La foglia che si stacca dal ramo e cade a terra non cessa di esistere, ma ritorna nel grembo di colei che l’ha generata, e contribuisce alla nascita di nuove foglie, nuovi rami e nuovi alberi; così anche noi: quando consegneremo il nostro corpo alla terra, non cesseremo di esistere, ma ritorneremo a quel Grembo celeste dal quale siamo usciti.
Non ne siamo usciti per caso, non vi ritorneremo per caso; ma tutto risponde ad un disegno sapiente e benevolo, concepito prima che il mondo fosse.
Perché ancor prima che il mondo cominciasse a esistere, noi eravamo già stati pensati, voluti, amati: ogni cosa già esisteva nel seno dell’Essere, anche se, materialmente, non si era ancor manifestata nella dimensione del tempo e dello spazio.
Ma il tempo e lo spazio sono cose di quaggiù; non hanno esistenza reale: sono solo l’illusione prodotta dalla nostra mente che si crede separata, che si crede indipendente.

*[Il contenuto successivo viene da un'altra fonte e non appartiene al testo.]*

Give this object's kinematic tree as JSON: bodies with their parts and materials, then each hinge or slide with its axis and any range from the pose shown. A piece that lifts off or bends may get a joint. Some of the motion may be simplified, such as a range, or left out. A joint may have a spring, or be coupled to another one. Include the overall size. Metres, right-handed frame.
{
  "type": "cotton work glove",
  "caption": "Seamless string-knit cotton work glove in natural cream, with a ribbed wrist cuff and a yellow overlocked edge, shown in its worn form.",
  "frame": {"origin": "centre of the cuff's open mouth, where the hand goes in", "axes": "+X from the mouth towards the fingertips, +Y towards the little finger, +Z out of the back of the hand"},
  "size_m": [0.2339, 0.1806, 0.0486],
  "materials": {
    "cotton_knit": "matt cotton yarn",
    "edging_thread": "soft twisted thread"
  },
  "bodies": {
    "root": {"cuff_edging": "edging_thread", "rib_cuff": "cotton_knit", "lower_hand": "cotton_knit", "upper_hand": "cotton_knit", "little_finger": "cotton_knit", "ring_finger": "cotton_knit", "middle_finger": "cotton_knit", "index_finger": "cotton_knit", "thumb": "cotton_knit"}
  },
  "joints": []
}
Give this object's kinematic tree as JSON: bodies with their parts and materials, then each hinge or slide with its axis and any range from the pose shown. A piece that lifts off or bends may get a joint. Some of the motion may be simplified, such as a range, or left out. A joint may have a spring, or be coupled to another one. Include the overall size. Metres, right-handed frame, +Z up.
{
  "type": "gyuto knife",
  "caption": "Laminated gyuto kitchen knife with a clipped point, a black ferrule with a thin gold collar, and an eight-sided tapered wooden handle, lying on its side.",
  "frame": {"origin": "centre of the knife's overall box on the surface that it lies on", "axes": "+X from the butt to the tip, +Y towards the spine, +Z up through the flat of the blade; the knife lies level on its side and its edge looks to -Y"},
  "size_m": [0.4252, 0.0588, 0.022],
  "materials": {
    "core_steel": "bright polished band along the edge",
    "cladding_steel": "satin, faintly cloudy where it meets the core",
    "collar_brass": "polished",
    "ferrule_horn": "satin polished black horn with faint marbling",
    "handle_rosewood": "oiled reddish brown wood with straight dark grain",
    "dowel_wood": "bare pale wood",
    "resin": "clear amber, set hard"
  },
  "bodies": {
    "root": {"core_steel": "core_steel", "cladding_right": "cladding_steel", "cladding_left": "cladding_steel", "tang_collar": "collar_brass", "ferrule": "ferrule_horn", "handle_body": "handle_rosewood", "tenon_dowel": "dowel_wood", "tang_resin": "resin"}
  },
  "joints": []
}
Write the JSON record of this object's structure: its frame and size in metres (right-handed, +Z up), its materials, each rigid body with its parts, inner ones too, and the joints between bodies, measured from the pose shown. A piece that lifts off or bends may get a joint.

Quando questa illusione finirà, anche il tempo e lo spazio scompariranno: e allora ci apparirà il volto vero del reale, fatto solo di un eterno presente, di un eterno splendore.
Ma per giungere a ciò, bisogna che le foglie cadano a terra; bisogna che le cose contingenti non si aggrappino più, non oppongano resistenza, ma si lascino andare dolcemente.
Siamo come l’acqua del ruscello, che scorre all’ombra delle fronde mormoranti, fra chiazze d’ombra e scaglie di luce iridata: il nostro destino è quello di scendere a valle, di defluire verso la pianura, fino al mare lontano.
Finché non vi giungeremo, non saremo compiuti; non saremo perfetti.
La nostra perfezione è nel ritorno all’Essere: perciò dobbiamo imparare dalle foglie l’arte del non attaccamento, l’arte del lasciarsi andare con fiducia e con serenità.
Se la foglia rimane attaccata al ramo, non servirà più a nulla; ma se si lascia andare nel dolce grembo materno della terra, sarà feconda di nuova energia vitale e non sarà vissuta invano.